Government by hubris

Government by outrage

Hunger camps and shanty towns

Dignity and love still holding

This blue-green ball in black space

Filled with beauty even now

Battered and abused and lovely…

Each one in his own heart

Desperate to know where we stand

Planet of the clowns in wet shoes.

These lines by Bruce Cockburn from his 1983 album, The Trouble with Normal, bounced around my head yesterday, drifting in and out like a dodgy radio signal. It got more insistent as the government’s response to its crushing defeat by the Supreme Court over its Rwanda scheme for asylum seekers became ever more deranged.

This is not so much government by outrage as government by hubris, rule by people so convinced of their own version of reality, that nothing will prevent them enacting it.

My work with refugees tells me the Rwanda policy is doomed. It is not deterring small boat crossings, it is not making the UK less attractive to those with family ties here, it is not clearing the burgeoning backlog of asylum claims, it is not reducing the eye-watering sums spent on hotels. It is an utter irrelevance. Worse than that, it is a vindictive washing of ministerial hands, a passing off of a problem no home secretary from May to Braverman has had the wit to fix.

There’s a scene in Ron Howard’s film Apollo 13 where Ed Harris as the grizzled mission controller in Houston, gathers his shell-shocked team and says, ‘let’s work the problem; let’s not make things worse by guessing.’ Hubris is when the people in charge cannot be bothered to work the problem but content themselves with stamping their feet and railing, Cnut like, at the in-coming tide.

A sensible government would have received the Court’s ruling and gone away to think about it. A sensible government would have thanked the court and gathered its advisers for a long hard look at the implications of the ruling for their policy on asylum in the context of their obligations to international treaties and national law, both of which were breached by the Rwanda policy, according to the court. A sensible government… Oh, what a glorious thought!

This is not a sensible government. This is a hubristic cabal of disaffected, entitled chancers. One of their number recommended ignoring the court and starting the flights immediately, others urged the immediate renunciation of our international obligations. The PM called a press conference, left his newly appointed Home Secretary to defend a policy in the House that he has previously described as batshit (though he didn’t recall the word!)

The government would legislate said the embattled PM. The government would raise the status of the agreement with Rwanda from an MOU to a treaty. The government would get planes in the air by the spring. Emergency legislation would declare Rwanda safe, the court having said it was not; the legislation would over-rule international objections, despite the court saying that UK law prevented the policy going ahead.
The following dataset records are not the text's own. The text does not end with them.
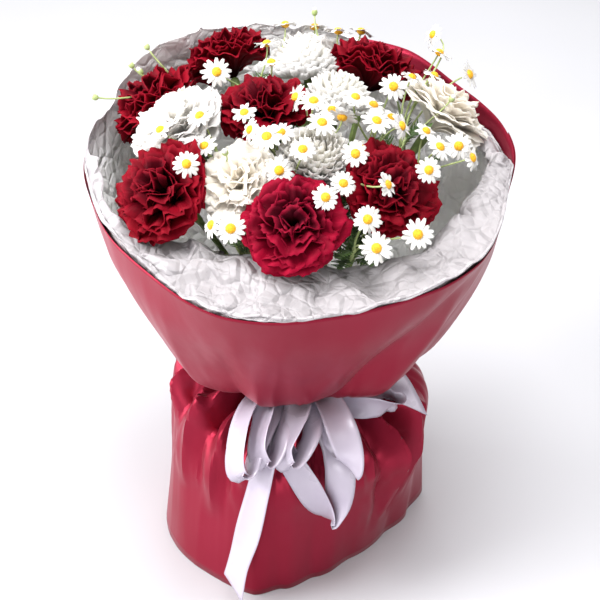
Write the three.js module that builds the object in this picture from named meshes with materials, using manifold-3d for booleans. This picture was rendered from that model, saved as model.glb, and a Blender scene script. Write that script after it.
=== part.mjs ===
// A hand-tied bunch of red and white carnations, white chrysanthemums and chamomile. The stems are bound
// at a narrow waist, with a lining of tissue and two sheets of satin paper that flare out above the tie as
// a collar and below it as a skirt, on which the bunch stands. A satin ribbon is knotted round the waist.
// Millimetres, +Z up, front towards -Y. Sizes and places are given from the foot of the middle stem. At the
// end the origin is put under the middle of the outline, on the surface that the bunch stands on.
import * as THREE from 'three';
import { mergeVertices } from 'three/addons/utils/BufferGeometryUtils.js';
import Module from 'manifold-3d';

const wasm = await Module();
wasm.setup();

// ---------------------------------------------------------------- driving sizes

const RIM_HEIGHT = 345; // top edge of the paper collar, above the middle of the bunch
const RIM_SLOPE = 0.176; // how much higher the rim stands for each mm towards the back
const NECK_TOP = 173; // the paper is gathered between these two heights
const NECK_BOTTOM = 155;
const NECK_RADIUS = 26;
const CREASES = 28; // creases of the paper round the full circle
const COLUMN_ANGLE = 360 / CREASES; // degrees from one to the next
const PLY = 0.7; // thickness of a sheet as modelled
const PLY_STEP = 1.4; // distance from one sheet to the next
const BLOOM_FOCUS = new THREE.Vector3(0, 0, 225); // the blooms face away from this point
const SLOT_PITCH = 5.2; // distance between neighbouring places for stems, before they are drawn closer
const CLEARANCE = 0.35; // left between pieces that touch
const ROOM = 0.6; // left round a stalk that passes through the petals of a bloom

// Radius of the rim and of the hem by plan angle, in degrees from +X. The front is at 270.
const RIM_RADII = [
  [8, 166], [38, 158], [62, 167], [100, 165], [140, 163], [172, 166],
  [200, 158], [222, 155], [252, 163], [288, 155], [322, 164], [348, 158],
];
const HEM_RADII = [
  [13, 110], [45, 112], [80, 113], [120, 112], [160, 113], [198, 117],
  [233, 114], [250, 116], [262, 103], [278, 89], [303, 78], [332, 79], [354, 92],
];

// By plan angle too: how much the rim of the paper is raised, how far the tissue is folded in from the rim,
// and how high its edge then stands over the rim. Its corner at the back left stands up.
const RIM_LIFTS = [[0, 3], [20, 7], [50, 7], [70, 5], [92, 0], [340, 0]];
const TISSUE_FOLDS = [
  [12, 9], [100, 2], [172, 2], [200, 4], [214, 8], [232, 40], [300, 45], [322, 32], [346, 16],
];
const TISSUE_RISES = [
  [8, 0], [30, -16], [62, -16], [86, 4], [104, 9], [132, 28], [160, 9], [200, 4], [240, -3], [300, -3],
  [340, 2],
];

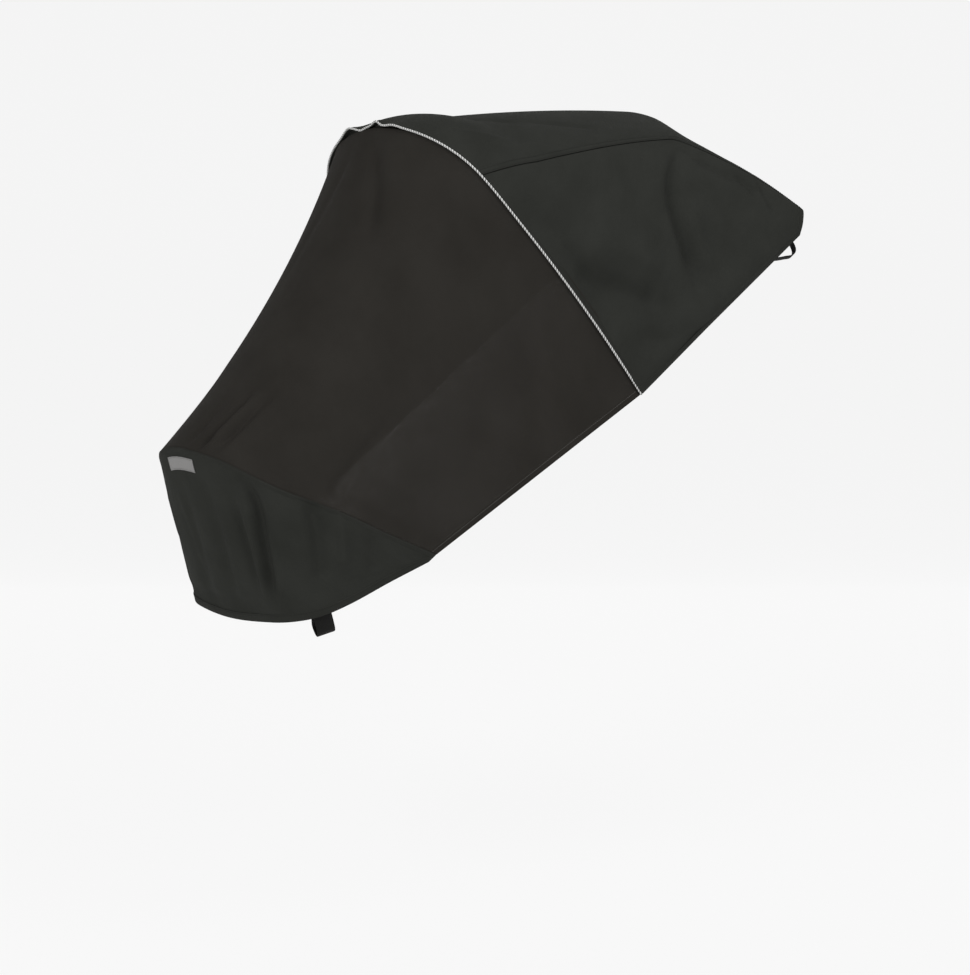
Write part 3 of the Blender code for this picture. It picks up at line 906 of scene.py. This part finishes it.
def backdrop():
    """An opal acrylic sweep, floor, curved corner and wall, lit from behind so that it looks evenly white."""
    bpy.ops.mesh.primitive_grid_add(x_subdivisions=2, y_subdivisions=40, size=1.0)
    made = bpy.context.object
    made.name = "backdrop"
    turn = math.radians(SWEEP_TURN)
    along, side = Vector((-math.sin(turn), math.cos(turn), 0)), Vector((math.cos(turn), math.sin(turn), 0))
    run = [(SWEEP_START + (SWEEP_CORNER - SWEEP_START) * i / 19, 0.0) for i in range(20)]
    for a in np.linspace(0.08, math.pi / 2, 16):
        run.append((SWEEP_CORNER + SWEEP_RADIUS * math.sin(a), SWEEP_RADIUS - SWEEP_RADIUS * math.cos(a)))
    run += [(SWEEP_CORNER + SWEEP_RADIUS, z) for z in (2.0, 3.0, 4.0, 5.0, 6.5)]
    for i, v in enumerate(made.data.vertices):
        row, column = divmod(i, 3)
        reach, height = run[row]
        v.co = along * reach + side * (column - 1) * SWEEP_HALF_WIDTH + Vector((0, 0, GROUND * MM + height))
    made.data.shade_smooth()
    opal = bpy.data.materials.new("opal_acrylic")
    opal.use_nodes = True
    shader = opal.node_tree.nodes["Principled BSDF"]
    shader.inputs["Base Color"].default_value = srgb("#3c3c3c")
    shader.inputs["Emission Color"].default_value = srgb("#ffffff")
    shader.inputs["Emission Strength"].default_value = 0.87
    shader.inputs["Roughness"].default_value = 0.9
    made.data.materials.append(opal)
    return made


def soft_light(name, place, aim, size, power):
    """A square soft box that points at `aim`."""
    light = bpy.data.lights.new(name, "AREA")
    light.shape, light.size, light.energy = "SQUARE", size, power
    made = bpy.data.objects.new(name, light)
    made.location = place
    made.rotation_euler = (Vector(aim) - Vector(place)).to_track_quat("-Z", "Y").to_euler()
    bpy.context.scene.collection.objects.link(made)
    return made


backdrop()
for box in SOFT_BOXES:
    soft_light(*box)

world = bpy.data.worlds.new("studio")
world.use_nodes = True
world.node_tree.nodes["Background"].inputs["Color"].default_value = srgb("#ffffff")
world.node_tree.nodes["Background"].inputs["Strength"].default_value = 0.2
bpy.context.scene.world = world

camera = bpy.data.objects.new("camera", bpy.data.cameras.new("camera"))
camera.location = CAMERA_PLACE
camera.rotation_euler = (math.radians(90 - CAMERA_DOWN), 0.0, math.radians(CAMERA_TURN))
camera.data.lens = CAMERA_LENS
camera.data.sensor_width = 36.0
camera.data.clip_end = 50.0
bpy.context.scene.collection.objects.link(camera)
bpy.context.scene.camera = camera
bpy.context.scene.view_settings.view_transform = "Standard"
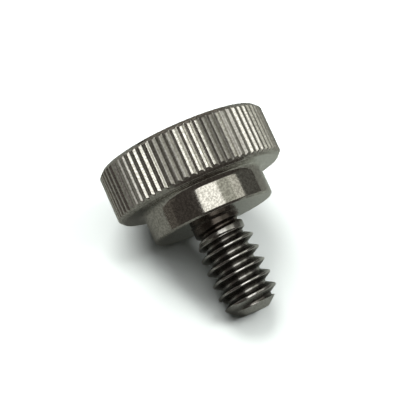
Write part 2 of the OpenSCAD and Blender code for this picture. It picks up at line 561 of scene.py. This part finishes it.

The press conference was an object lesson in refusing to face reality. He might as well have said that he was legislating that the earth was flat and the moon made of blue cheese. This would be ridiculous if it wasn’t so serious.

The trouble is that this vainglorious project is now a massive drag on parliamentary time. There are real issues to sort between now and the next election that will now be put on the back burner – a proper funding package to get the NHS through the winter, cleaning up our rivers, a transport policy to replace the cancellation of HS2, a proper house building strategy and reform of the dire situation facing so many renters. All these and more, many in the recent King’s Speech, will be delayed or ditched because a vindictive vanity project takes pride of place.

Some argue that an election will solve this; a government of grown-ups will replace the kindergarten crew. But this assumes the infection in the body politic will succumb to a quick course of antibiotics. I wonder if more radical surgery is needed. While the half-wits have been in charge, the public realm, the space we all rely on for our quality of life, has been seriously eroded, under-funded, denigrated, dismantled, discarded. How easily can that be restored? And behind that, how will a new administration regain the trust of the electorate as a whole necessary to lead the renewal of our common life?

The Rwanda plan is not really about asylum policy, it is about the way government treats people, all people. Looking across the public realm we see this in restrictions on industrial action and peaceful protest, the redrafting of ‘extremist’ to include those who question British values and history (as they define them), the shattering of the social safety net and the meteoric rise in destitution, the power to arbitrarily strip a citizen of their citizenship.

As Francis Wheen reminded us (in a quote often wrongly attributed to Tony Benn),

We should always watch how governments treat refugees, Neal Ascherson once wrote, because that’s how they would treat the rest of us f they thought they could get away with it.

Is this true of all governments? Maybe only our vigilance will ensure it isn’t.